A recent publication by Kelly Sultzbach, her Ecocriticism in the Modernist Imagination: Forster, Woolf, and Auden (Cambridge University Press 2016) illustrates the place of Modernism in ecocriticism. I would contend that if Griffiths had set out to do the same rather than suggest that he was formulating some kind of new poetic aesthetic, his book would have been more successful. In an interview on the Bloomsbury website http://bloomsburyliterarystudiesblog.com/continuum-literary-studie/2017/08/qa-with-matthew-griffiths.html, Griffiths has acknowledged that climate change and Modernism was not studied when he started his research, because neither fitted in with a ‘Romantic vision of nature’. But he said that his ‘particular interest is in how climate change retrospectively alters our conception of Modernism’. I remain unconvinced that his book has successfully addressed this.
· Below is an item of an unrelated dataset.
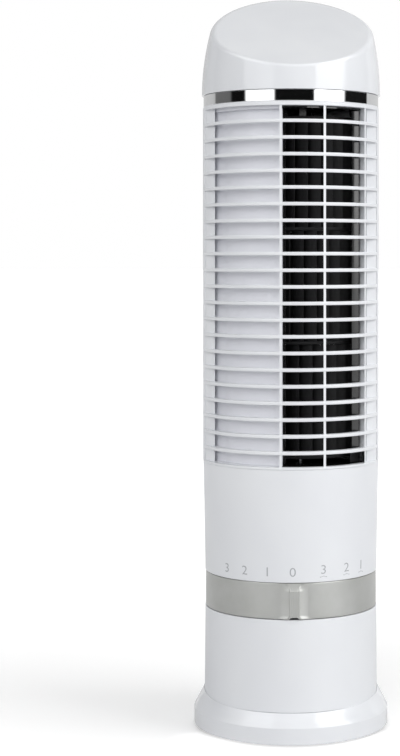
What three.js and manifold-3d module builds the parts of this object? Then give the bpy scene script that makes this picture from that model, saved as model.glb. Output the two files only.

If he had briefly acknowledged the scientific understanding of ‘climate change’ whilst addressing a wider audience, other than fans of difficult and obscure Modernist poetry, and been more respectful of other poetic traditions, he could have been more successful in communicating that ‘Modernist aesthetics can ‘articulate the complexities and nuances with which climate change confronts us’ (9-10).